[Records with modeling code]
** begin **
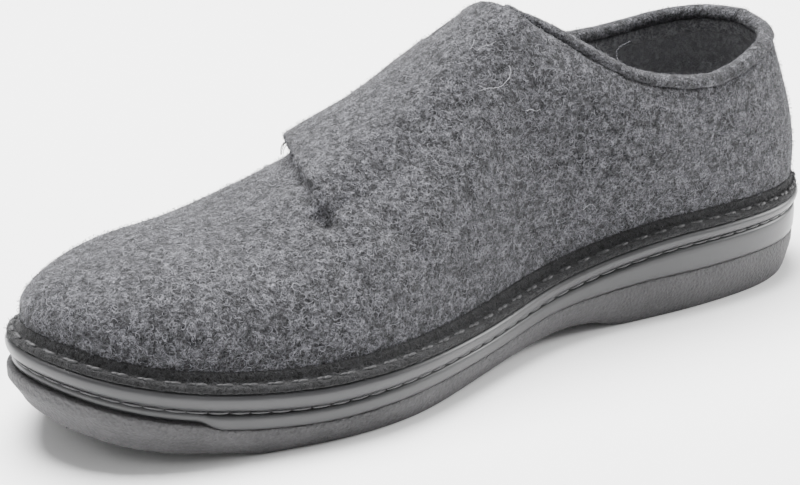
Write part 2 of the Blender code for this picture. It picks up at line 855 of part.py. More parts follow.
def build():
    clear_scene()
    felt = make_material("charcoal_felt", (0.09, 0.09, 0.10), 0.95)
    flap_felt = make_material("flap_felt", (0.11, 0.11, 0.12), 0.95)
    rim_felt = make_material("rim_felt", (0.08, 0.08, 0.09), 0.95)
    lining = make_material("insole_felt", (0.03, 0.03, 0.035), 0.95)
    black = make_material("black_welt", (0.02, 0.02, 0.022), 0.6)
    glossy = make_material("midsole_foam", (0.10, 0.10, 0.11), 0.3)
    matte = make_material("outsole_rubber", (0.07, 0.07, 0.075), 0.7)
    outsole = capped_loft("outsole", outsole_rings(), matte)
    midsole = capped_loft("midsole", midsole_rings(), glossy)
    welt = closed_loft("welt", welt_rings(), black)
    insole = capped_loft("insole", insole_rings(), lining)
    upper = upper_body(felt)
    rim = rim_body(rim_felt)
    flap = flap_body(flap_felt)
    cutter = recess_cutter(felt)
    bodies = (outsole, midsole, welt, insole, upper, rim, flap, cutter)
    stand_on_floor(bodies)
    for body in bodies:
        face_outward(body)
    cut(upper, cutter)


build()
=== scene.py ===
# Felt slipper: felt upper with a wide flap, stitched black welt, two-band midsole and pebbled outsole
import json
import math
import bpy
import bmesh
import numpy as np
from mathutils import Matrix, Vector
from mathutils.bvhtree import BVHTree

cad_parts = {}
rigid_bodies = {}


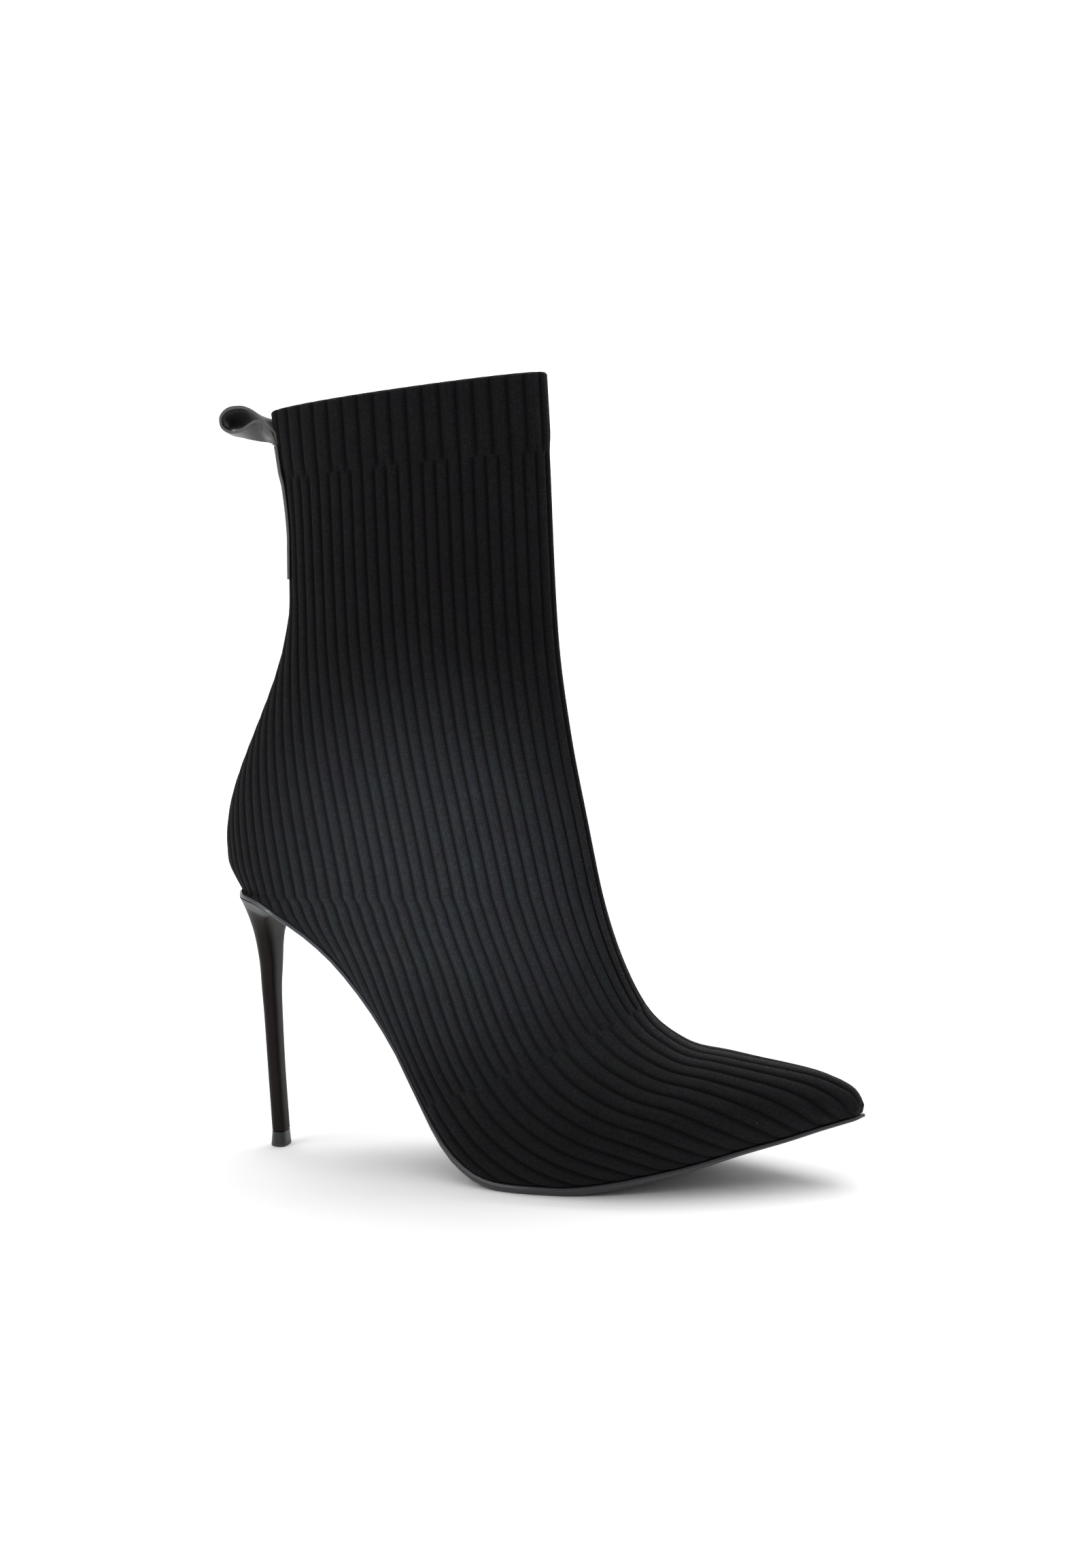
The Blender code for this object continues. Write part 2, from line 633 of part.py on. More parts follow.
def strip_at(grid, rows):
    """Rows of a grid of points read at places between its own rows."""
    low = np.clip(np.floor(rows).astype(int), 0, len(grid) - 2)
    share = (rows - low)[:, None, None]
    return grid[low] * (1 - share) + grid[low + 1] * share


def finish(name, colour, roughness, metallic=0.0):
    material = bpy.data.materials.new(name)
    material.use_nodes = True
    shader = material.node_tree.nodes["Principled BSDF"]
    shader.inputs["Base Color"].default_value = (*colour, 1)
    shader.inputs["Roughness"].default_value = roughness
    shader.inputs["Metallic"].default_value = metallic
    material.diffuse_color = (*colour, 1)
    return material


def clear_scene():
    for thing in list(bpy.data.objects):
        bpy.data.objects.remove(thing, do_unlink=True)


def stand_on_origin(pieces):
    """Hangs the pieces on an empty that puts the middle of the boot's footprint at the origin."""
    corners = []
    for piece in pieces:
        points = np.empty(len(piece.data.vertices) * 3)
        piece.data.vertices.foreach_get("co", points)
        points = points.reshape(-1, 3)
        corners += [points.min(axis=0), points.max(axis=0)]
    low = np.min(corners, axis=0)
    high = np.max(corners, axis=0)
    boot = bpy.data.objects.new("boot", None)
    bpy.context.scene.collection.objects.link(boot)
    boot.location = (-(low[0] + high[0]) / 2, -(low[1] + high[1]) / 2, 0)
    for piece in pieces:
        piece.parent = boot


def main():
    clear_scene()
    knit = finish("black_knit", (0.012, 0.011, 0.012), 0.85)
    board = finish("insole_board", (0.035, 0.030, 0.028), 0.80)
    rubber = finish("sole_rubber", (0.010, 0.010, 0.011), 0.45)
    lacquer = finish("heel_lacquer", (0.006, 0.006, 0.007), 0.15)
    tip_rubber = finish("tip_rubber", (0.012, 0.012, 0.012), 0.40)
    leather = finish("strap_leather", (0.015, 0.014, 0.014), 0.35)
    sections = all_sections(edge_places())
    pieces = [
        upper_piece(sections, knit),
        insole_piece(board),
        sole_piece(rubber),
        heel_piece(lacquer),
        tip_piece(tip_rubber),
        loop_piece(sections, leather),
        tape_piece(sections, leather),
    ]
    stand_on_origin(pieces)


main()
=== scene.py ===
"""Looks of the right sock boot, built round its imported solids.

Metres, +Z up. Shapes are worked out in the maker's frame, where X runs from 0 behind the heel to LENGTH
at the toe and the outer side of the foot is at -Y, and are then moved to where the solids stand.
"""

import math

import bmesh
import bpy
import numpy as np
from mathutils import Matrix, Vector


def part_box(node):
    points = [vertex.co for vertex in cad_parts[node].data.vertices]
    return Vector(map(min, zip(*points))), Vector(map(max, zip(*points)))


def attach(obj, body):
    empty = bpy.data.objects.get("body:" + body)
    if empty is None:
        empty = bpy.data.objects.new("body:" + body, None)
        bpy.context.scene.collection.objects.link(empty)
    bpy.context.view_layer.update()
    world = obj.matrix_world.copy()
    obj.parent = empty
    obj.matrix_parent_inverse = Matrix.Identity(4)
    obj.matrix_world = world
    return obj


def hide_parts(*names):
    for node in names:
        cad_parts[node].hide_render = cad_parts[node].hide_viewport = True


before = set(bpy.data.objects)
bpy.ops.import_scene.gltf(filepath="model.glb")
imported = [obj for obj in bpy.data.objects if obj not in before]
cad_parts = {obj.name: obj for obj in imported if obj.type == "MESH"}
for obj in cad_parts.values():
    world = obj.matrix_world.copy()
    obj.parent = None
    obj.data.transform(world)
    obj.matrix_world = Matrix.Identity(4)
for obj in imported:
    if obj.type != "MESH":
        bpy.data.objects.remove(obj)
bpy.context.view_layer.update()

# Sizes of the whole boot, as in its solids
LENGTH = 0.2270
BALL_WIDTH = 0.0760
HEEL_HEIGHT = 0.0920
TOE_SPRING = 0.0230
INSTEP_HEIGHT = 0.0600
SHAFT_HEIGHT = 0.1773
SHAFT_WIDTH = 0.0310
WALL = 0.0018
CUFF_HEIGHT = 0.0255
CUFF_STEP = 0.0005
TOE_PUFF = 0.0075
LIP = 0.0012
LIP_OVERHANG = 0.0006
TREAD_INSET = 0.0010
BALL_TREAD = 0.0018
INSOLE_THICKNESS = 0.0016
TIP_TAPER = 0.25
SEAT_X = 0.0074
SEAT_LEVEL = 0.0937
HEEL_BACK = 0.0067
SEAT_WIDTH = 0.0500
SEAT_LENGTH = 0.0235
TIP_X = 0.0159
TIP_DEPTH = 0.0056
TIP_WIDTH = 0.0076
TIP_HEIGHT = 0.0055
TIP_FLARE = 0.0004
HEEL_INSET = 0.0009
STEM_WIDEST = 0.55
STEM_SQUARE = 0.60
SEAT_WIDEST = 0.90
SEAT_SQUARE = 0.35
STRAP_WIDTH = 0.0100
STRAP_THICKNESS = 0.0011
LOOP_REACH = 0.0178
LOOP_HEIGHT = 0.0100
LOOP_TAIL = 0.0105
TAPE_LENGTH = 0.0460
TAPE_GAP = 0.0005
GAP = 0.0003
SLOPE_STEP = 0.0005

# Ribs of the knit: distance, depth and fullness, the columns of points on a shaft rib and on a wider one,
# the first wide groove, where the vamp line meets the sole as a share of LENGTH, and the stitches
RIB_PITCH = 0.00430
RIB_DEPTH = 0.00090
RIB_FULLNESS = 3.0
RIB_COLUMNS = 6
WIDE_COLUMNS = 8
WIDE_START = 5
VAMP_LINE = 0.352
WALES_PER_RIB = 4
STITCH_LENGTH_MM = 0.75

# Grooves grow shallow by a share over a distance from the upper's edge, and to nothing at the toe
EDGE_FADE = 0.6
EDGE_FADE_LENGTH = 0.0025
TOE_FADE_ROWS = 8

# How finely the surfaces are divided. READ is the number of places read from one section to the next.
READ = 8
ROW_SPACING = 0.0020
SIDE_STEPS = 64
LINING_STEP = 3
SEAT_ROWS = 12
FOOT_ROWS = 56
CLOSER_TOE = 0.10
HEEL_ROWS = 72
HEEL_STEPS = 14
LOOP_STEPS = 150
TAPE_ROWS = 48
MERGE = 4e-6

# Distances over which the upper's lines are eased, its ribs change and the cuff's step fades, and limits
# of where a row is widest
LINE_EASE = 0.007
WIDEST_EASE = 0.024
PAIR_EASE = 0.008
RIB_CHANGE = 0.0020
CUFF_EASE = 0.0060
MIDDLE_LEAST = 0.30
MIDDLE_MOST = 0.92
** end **
### WHAT THE TASK REQUIRES
Reproduce exactly, and only, the lines from the one that contains "stand_on_floor(bodies)" down to the one that contains "return grid[low] *", both ends included.

### THE ANSWER
    stand_on_floor(bodies)
    for body in bodies:
        face_outward(body)
    cut(upper, cutter)


build()
=== scene.py ===
# Felt slipper: felt upper with a wide flap, stitched black welt, two-band midsole and pebbled outsole
import json
import math
import bpy
import bmesh
import numpy as np
from mathutils import Matrix, Vector
from mathutils.bvhtree import BVHTree

cad_parts = {}
rigid_bodies = {}


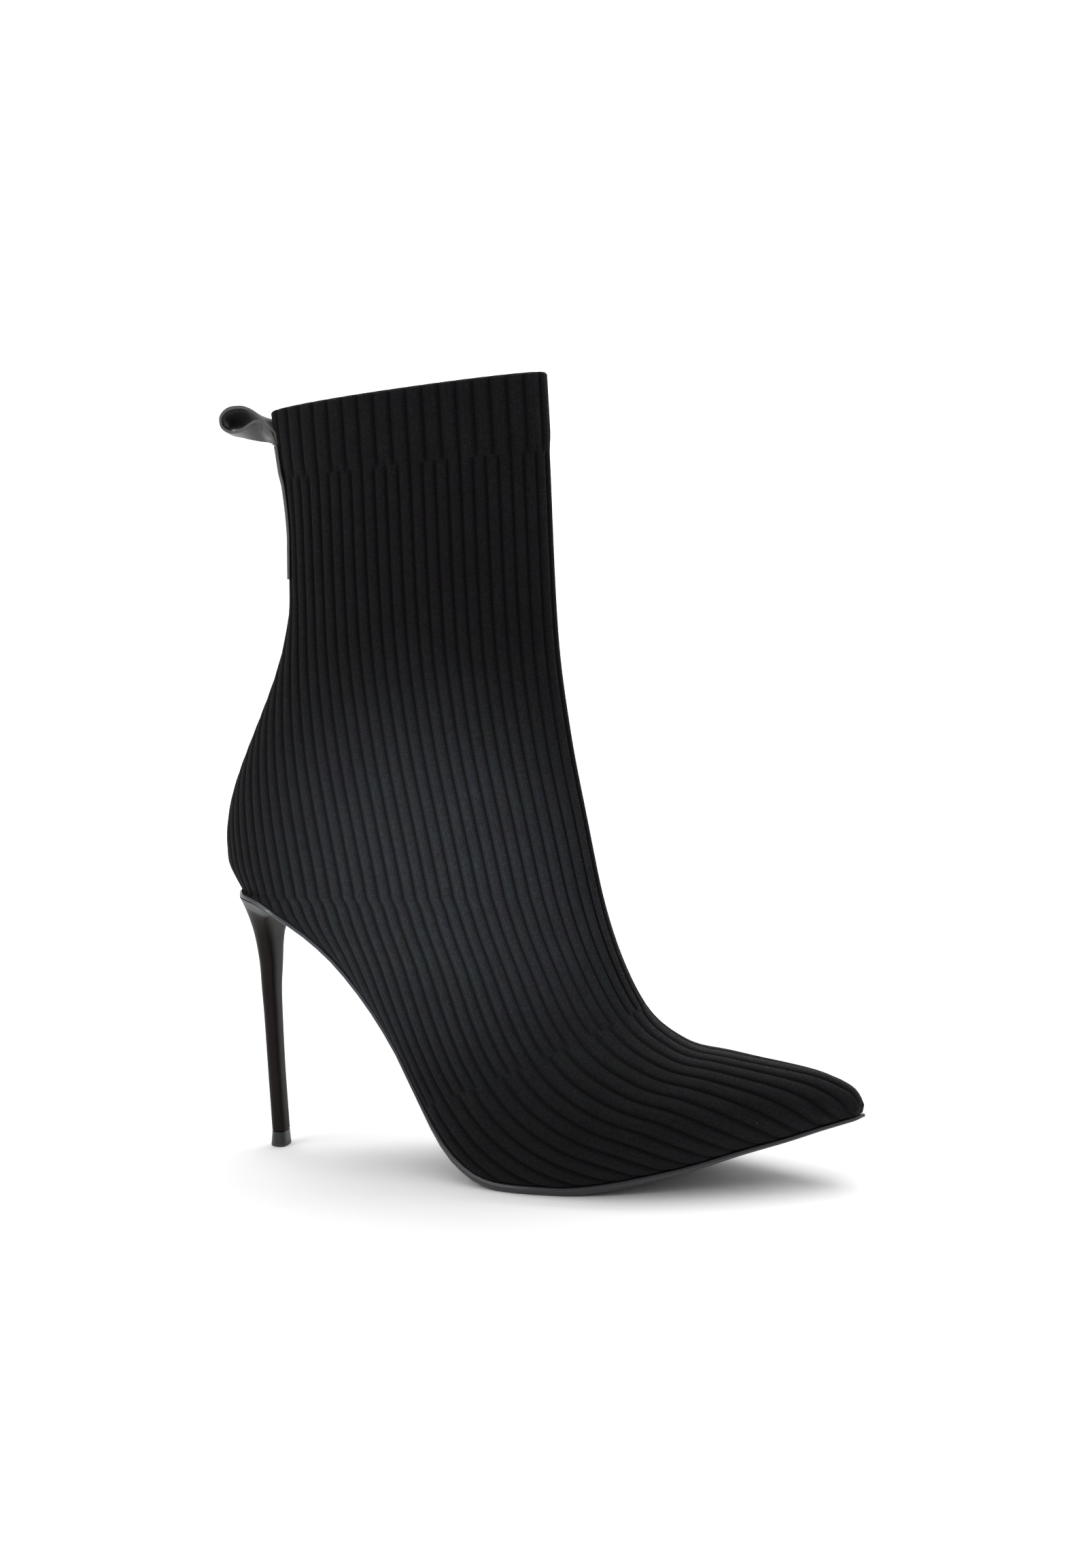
The Blender code for this object continues. Write part 2, from line 633 of part.py on. More parts follow.
def strip_at(grid, rows):
    """Rows of a grid of points read at places between its own rows."""
    low = np.clip(np.floor(rows).astype(int), 0, len(grid) - 2)
    share = (rows - low)[:, None, None]
    return grid[low] * (1 - share) + grid[low + 1] * share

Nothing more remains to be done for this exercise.